## Data supplied
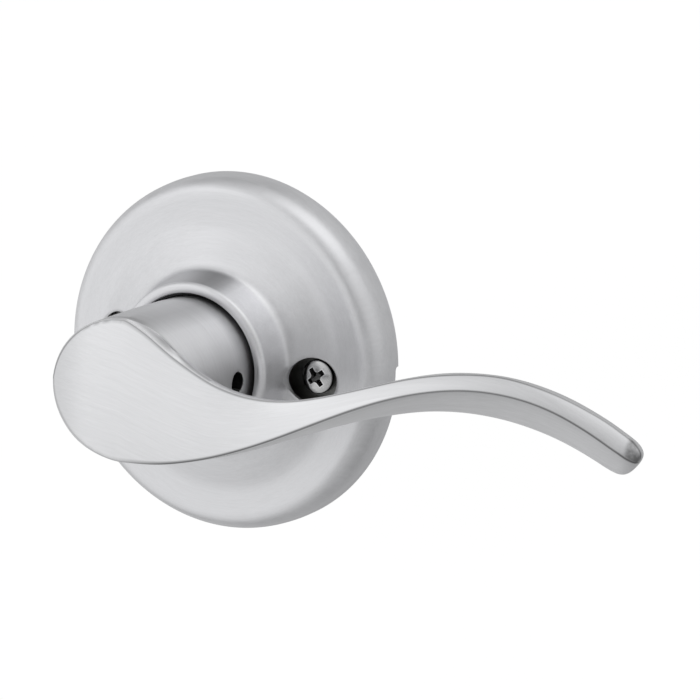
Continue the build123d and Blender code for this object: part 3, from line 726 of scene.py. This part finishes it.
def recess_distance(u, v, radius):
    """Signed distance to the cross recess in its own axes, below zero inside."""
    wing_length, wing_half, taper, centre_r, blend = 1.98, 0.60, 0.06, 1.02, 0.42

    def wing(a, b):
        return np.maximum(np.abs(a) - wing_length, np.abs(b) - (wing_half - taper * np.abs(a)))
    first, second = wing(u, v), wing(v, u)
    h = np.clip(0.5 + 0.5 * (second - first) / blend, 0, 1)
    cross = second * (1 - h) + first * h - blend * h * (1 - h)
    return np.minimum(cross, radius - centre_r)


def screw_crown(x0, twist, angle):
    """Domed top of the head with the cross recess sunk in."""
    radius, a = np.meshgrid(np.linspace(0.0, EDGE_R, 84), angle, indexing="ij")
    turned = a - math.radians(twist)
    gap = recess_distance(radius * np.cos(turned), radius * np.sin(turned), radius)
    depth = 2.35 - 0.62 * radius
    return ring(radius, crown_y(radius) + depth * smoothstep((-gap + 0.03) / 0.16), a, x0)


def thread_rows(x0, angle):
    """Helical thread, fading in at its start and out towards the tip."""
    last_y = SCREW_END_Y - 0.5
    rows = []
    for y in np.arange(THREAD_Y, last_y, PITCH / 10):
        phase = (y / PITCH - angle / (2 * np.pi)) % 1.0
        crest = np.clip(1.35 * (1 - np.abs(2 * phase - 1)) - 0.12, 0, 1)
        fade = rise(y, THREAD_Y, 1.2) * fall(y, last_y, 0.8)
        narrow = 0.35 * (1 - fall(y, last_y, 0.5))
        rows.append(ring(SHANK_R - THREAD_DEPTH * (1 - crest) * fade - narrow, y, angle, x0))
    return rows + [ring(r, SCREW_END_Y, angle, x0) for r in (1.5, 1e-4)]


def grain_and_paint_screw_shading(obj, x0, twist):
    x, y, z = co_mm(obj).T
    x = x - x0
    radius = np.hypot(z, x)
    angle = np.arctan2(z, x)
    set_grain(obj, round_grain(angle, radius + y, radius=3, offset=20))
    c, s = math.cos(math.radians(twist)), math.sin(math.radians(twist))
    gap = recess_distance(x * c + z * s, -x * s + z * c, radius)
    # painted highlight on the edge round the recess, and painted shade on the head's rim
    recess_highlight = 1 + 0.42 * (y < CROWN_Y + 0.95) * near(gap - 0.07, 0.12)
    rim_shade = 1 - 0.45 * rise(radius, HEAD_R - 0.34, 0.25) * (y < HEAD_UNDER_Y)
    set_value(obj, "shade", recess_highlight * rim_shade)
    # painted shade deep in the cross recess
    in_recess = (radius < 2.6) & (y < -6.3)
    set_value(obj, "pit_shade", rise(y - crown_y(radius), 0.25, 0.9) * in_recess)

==

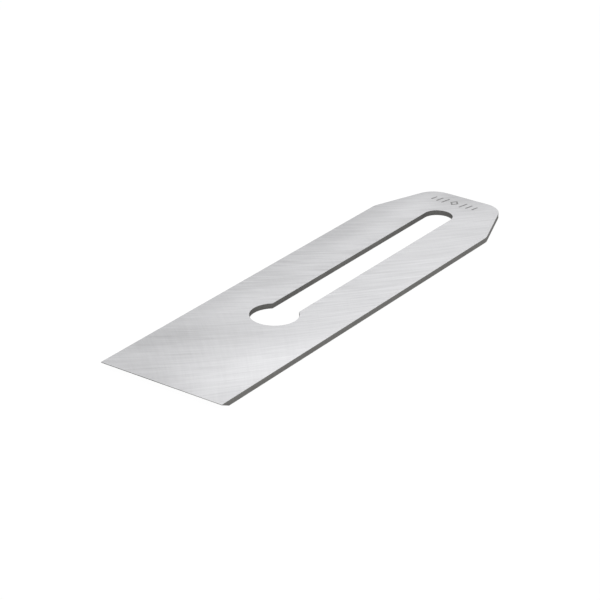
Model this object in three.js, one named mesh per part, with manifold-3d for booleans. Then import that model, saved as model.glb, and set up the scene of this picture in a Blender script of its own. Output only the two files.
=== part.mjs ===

## Problem requirements
Using the data above, repeat exactly the lines that begin at the line with "Continue the build123d" and end at the line with "return rows +", both ends included.

## Solution to the exercise
Continue the build123d and Blender code for this object: part 3, from line 726 of scene.py. This part finishes it.
def recess_distance(u, v, radius):
    """Signed distance to the cross recess in its own axes, below zero inside."""
    wing_length, wing_half, taper, centre_r, blend = 1.98, 0.60, 0.06, 1.02, 0.42

    def wing(a, b):
        return np.maximum(np.abs(a) - wing_length, np.abs(b) - (wing_half - taper * np.abs(a)))
    first, second = wing(u, v), wing(v, u)
    h = np.clip(0.5 + 0.5 * (second - first) / blend, 0, 1)
    cross = second * (1 - h) + first * h - blend * h * (1 - h)
    return np.minimum(cross, radius - centre_r)


def screw_crown(x0, twist, angle):
    """Domed top of the head with the cross recess sunk in."""
    radius, a = np.meshgrid(np.linspace(0.0, EDGE_R, 84), angle, indexing="ij")
    turned = a - math.radians(twist)
    gap = recess_distance(radius * np.cos(turned), radius * np.sin(turned), radius)
    depth = 2.35 - 0.62 * radius
    return ring(radius, crown_y(radius) + depth * smoothstep((-gap + 0.03) / 0.16), a, x0)


def thread_rows(x0, angle):
    """Helical thread, fading in at its start and out towards the tip."""
    last_y = SCREW_END_Y - 0.5
    rows = []
    for y in np.arange(THREAD_Y, last_y, PITCH / 10):
        phase = (y / PITCH - angle / (2 * np.pi)) % 1.0
        crest = np.clip(1.35 * (1 - np.abs(2 * phase - 1)) - 0.12, 0, 1)
        fade = rise(y, THREAD_Y, 1.2) * fall(y, last_y, 0.8)
        narrow = 0.35 * (1 - fall(y, last_y, 0.5))
        rows.append(ring(SHANK_R - THREAD_DEPTH * (1 - crest) * fade - narrow, y, angle, x0))
    return rows + [ring(r, SCREW_END_Y, angle, x0) for r in (1.5, 1e-4)]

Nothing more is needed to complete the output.